Given request |
Give again only the lines beginning with the one that contains "extrude(amount=fin_top - plate_top)" and ending with the one that contains "camera_reach = 20"; include both of those lines.

Provided data |
+ + + +
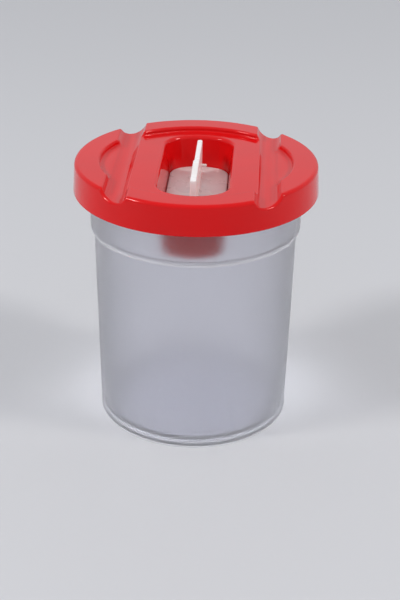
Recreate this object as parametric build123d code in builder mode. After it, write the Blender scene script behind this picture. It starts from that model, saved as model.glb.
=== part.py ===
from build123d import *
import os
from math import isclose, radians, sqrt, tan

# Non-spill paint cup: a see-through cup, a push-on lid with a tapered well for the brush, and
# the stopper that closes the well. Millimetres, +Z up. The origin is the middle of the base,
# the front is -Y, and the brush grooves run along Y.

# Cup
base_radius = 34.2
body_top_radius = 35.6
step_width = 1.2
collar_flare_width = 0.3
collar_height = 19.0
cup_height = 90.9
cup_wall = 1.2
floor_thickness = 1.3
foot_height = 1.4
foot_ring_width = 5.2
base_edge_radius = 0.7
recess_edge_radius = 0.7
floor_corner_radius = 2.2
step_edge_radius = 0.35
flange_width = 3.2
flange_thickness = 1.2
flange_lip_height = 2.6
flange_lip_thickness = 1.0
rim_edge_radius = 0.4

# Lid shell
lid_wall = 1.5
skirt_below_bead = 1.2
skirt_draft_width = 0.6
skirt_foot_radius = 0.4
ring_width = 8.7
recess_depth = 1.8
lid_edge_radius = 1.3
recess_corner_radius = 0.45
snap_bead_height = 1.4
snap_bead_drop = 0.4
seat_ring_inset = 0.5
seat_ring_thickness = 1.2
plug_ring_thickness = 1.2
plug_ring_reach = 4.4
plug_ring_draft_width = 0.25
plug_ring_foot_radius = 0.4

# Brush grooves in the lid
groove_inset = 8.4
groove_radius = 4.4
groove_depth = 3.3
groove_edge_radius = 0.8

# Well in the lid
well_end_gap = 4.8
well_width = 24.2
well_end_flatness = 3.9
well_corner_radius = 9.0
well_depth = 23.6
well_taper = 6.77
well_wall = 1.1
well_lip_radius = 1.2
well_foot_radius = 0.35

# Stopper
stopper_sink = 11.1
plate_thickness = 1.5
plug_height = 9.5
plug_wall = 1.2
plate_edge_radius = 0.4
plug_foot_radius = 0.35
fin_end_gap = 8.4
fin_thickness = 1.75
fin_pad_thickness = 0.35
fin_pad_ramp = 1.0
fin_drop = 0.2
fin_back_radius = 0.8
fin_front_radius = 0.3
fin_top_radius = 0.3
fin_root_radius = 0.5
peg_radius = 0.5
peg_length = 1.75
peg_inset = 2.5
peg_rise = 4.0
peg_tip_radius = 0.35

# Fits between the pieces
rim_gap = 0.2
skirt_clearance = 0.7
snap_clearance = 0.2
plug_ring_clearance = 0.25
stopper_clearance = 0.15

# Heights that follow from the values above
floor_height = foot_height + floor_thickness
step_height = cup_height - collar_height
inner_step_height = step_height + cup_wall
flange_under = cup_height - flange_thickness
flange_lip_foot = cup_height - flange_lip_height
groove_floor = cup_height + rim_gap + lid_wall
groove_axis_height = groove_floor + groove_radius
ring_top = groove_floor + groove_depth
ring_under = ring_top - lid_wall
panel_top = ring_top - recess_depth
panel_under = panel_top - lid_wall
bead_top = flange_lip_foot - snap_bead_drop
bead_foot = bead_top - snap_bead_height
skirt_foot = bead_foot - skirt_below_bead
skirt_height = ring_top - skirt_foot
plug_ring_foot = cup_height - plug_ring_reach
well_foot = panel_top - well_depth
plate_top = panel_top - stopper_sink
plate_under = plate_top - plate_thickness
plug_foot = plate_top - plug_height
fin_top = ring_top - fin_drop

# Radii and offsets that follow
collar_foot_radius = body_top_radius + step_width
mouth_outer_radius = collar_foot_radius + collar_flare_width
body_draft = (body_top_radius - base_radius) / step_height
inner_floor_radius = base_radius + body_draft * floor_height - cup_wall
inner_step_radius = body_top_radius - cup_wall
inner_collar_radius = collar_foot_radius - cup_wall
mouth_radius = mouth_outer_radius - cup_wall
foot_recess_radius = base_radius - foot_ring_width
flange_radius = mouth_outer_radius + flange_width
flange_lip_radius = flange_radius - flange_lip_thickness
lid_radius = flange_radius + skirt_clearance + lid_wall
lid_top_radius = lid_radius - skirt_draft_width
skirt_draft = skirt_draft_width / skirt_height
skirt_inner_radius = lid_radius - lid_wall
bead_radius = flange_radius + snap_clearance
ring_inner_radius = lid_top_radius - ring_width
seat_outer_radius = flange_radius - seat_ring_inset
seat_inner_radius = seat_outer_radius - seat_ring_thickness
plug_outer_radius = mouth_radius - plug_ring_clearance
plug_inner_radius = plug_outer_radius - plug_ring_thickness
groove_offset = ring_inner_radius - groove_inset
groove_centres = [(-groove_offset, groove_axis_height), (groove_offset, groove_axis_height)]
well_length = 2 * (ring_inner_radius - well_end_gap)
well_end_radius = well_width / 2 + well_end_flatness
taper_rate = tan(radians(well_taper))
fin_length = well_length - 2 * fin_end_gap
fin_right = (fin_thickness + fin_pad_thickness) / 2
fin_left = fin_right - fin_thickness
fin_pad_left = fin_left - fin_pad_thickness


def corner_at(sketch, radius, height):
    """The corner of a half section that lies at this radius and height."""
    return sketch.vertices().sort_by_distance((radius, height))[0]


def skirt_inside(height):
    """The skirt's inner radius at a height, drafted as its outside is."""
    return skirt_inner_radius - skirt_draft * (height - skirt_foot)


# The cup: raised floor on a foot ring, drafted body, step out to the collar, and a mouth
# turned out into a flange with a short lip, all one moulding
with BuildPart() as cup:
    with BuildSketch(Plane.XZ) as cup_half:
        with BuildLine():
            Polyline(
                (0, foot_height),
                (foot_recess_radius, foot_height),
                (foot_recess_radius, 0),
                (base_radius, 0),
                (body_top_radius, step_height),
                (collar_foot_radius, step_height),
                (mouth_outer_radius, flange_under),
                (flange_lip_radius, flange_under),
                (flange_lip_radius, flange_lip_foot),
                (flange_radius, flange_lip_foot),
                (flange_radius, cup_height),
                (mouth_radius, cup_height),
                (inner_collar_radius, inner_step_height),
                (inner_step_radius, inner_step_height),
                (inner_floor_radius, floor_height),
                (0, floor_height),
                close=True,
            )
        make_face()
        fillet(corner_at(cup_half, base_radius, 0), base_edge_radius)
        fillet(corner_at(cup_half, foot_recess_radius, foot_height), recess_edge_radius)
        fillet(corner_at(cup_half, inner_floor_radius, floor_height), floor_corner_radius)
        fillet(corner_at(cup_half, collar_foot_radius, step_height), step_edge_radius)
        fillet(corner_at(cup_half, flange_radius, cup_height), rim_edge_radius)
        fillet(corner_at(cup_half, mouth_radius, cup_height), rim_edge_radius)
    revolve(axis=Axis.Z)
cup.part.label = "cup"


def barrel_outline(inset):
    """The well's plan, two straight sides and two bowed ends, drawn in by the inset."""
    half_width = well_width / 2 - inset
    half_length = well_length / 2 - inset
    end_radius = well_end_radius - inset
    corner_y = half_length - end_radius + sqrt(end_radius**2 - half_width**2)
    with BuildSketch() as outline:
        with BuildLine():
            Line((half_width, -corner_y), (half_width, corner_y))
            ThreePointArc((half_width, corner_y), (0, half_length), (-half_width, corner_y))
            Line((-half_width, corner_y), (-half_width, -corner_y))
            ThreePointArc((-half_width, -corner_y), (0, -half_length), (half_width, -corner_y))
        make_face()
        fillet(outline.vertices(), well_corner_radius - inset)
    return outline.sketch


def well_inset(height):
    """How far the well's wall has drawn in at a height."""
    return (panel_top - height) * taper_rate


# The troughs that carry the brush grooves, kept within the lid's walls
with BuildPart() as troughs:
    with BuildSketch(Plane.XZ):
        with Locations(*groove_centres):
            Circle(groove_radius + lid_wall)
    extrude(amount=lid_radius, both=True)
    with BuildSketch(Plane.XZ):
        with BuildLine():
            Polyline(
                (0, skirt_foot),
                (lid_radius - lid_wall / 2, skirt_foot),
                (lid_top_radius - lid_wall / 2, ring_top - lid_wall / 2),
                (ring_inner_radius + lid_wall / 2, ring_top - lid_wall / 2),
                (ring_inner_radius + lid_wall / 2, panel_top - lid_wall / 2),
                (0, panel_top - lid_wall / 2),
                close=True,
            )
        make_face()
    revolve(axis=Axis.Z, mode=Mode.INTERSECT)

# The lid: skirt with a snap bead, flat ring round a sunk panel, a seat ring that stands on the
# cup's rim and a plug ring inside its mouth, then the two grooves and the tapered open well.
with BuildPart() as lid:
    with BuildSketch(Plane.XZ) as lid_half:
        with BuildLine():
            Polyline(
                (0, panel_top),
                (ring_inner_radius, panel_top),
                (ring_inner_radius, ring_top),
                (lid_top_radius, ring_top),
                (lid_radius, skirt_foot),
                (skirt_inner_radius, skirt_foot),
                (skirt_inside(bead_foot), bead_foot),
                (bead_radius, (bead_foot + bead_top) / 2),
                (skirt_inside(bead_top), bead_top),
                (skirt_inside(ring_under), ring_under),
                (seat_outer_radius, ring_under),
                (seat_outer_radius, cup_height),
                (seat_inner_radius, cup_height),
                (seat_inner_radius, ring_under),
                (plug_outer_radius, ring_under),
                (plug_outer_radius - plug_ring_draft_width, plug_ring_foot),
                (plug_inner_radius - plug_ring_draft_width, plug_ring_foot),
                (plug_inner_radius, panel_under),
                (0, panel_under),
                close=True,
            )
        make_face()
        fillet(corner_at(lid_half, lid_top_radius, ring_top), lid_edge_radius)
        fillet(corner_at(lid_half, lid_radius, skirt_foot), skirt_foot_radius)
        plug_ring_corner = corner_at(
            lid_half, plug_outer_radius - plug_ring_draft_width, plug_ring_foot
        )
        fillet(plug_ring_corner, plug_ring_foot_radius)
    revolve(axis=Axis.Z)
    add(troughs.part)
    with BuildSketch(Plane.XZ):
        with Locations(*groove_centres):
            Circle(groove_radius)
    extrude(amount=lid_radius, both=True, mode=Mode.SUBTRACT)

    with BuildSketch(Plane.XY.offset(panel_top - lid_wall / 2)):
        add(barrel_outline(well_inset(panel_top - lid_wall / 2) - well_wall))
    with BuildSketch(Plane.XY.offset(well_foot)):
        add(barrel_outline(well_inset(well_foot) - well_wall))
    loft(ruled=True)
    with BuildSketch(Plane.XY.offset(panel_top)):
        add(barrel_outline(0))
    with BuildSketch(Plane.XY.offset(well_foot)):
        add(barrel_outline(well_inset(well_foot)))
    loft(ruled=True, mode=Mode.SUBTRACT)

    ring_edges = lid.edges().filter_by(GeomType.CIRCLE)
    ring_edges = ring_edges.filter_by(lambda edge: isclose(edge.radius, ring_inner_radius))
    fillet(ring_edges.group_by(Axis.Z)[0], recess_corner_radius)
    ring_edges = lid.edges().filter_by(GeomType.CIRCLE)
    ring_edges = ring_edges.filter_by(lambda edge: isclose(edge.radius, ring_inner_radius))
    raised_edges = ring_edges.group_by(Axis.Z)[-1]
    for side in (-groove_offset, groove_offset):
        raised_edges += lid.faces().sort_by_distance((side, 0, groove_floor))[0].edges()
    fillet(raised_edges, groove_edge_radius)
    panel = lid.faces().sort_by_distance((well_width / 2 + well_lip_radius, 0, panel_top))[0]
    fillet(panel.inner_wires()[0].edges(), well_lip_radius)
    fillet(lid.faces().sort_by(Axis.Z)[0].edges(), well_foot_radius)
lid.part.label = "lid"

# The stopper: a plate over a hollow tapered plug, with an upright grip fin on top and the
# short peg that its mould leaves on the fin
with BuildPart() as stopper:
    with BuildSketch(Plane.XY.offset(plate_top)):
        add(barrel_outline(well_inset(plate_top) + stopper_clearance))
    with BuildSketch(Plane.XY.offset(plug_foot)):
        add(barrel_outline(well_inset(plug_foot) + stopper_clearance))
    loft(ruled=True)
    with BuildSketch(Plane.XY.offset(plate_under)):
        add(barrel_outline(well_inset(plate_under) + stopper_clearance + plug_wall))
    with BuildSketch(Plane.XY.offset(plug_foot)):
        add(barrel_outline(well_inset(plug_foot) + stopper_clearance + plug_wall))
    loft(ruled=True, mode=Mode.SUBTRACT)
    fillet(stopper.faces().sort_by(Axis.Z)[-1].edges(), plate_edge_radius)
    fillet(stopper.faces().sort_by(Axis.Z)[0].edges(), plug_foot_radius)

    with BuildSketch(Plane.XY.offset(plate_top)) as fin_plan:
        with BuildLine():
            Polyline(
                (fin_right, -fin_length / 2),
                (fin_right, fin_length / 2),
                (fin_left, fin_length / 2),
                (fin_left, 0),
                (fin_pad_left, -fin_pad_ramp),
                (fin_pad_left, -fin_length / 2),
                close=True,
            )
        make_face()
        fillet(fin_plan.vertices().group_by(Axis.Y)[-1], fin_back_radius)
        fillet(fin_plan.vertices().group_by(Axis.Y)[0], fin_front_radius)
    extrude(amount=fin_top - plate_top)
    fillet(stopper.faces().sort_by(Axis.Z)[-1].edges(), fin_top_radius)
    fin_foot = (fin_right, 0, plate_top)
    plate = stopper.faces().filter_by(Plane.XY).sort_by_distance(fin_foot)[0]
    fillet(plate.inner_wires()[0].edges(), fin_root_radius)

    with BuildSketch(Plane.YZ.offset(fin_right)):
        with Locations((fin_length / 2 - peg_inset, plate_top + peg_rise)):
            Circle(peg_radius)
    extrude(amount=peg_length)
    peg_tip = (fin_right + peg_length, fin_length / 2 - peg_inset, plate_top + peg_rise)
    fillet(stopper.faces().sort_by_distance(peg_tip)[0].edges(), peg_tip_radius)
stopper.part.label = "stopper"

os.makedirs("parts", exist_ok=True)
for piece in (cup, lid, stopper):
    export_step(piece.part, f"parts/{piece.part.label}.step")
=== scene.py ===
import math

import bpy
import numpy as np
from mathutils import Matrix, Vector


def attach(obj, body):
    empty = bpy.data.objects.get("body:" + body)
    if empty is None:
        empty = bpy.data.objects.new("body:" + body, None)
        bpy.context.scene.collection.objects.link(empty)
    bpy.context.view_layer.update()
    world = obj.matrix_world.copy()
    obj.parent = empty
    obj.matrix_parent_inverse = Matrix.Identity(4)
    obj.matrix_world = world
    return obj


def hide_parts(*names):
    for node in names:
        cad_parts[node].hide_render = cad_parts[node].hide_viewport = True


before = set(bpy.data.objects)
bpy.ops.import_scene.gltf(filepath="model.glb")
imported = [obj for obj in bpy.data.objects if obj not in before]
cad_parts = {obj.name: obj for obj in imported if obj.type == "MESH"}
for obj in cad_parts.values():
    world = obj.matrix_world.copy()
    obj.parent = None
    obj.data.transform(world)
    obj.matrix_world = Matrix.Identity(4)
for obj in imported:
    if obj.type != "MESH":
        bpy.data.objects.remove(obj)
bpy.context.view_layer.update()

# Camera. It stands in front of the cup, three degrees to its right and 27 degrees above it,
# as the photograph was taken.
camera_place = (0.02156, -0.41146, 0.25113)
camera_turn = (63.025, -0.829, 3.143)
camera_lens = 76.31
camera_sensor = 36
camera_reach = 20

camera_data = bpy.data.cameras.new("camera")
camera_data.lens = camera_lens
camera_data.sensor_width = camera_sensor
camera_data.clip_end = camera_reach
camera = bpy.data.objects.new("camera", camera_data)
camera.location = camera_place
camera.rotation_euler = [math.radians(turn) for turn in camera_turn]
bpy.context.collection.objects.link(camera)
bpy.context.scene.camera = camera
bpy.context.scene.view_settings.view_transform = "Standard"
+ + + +
Solution to this task |
    extrude(amount=fin_top - plate_top)
    fillet(stopper.faces().sort_by(Axis.Z)[-1].edges(), fin_top_radius)
    fin_foot = (fin_right, 0, plate_top)
    plate = stopper.faces().filter_by(Plane.XY).sort_by_distance(fin_foot)[0]
    fillet(plate.inner_wires()[0].edges(), fin_root_radius)

    with BuildSketch(Plane.YZ.offset(fin_right)):
        with Locations((fin_length / 2 - peg_inset, plate_top + peg_rise)):
            Circle(peg_radius)
    extrude(amount=peg_length)
    peg_tip = (fin_right + peg_length, fin_length / 2 - peg_inset, plate_top + peg_rise)
    fillet(stopper.faces().sort_by_distance(peg_tip)[0].edges(), peg_tip_radius)
stopper.part.label = "stopper"

os.makedirs("parts", exist_ok=True)
for piece in (cup, lid, stopper):
    export_step(piece.part, f"parts/{piece.part.label}.step")
=== scene.py ===
import math

import bpy
import numpy as np
from mathutils import Matrix, Vector


def attach(obj, body):
    empty = bpy.data.objects.get("body:" + body)
    if empty is None:
        empty = bpy.data.objects.new("body:" + body, None)
        bpy.context.scene.collection.objects.link(empty)
    bpy.context.view_layer.update()
    world = obj.matrix_world.copy()
    obj.parent = empty
    obj.matrix_parent_inverse = Matrix.Identity(4)
    obj.matrix_world = world
    return obj


def hide_parts(*names):
    for node in names:
        cad_parts[node].hide_render = cad_parts[node].hide_viewport = True


before = set(bpy.data.objects)
bpy.ops.import_scene.gltf(filepath="model.glb")
imported = [obj for obj in bpy.data.objects if obj not in before]
cad_parts = {obj.name: obj for obj in imported if obj.type == "MESH"}
for obj in cad_parts.values():
    world = obj.matrix_world.copy()
    obj.parent = None
    obj.data.transform(world)
    obj.matrix_world = Matrix.Identity(4)
for obj in imported:
    if obj.type != "MESH":
        bpy.data.objects.remove(obj)
bpy.context.view_layer.update()

# Camera. It stands in front of the cup, three degrees to its right and 27 degrees above it,
# as the photograph was taken.
camera_place = (0.02156, -0.41146, 0.25113)
camera_turn = (63.025, -0.829, 3.143)
camera_lens = 76.31
camera_sensor = 36
camera_reach = 20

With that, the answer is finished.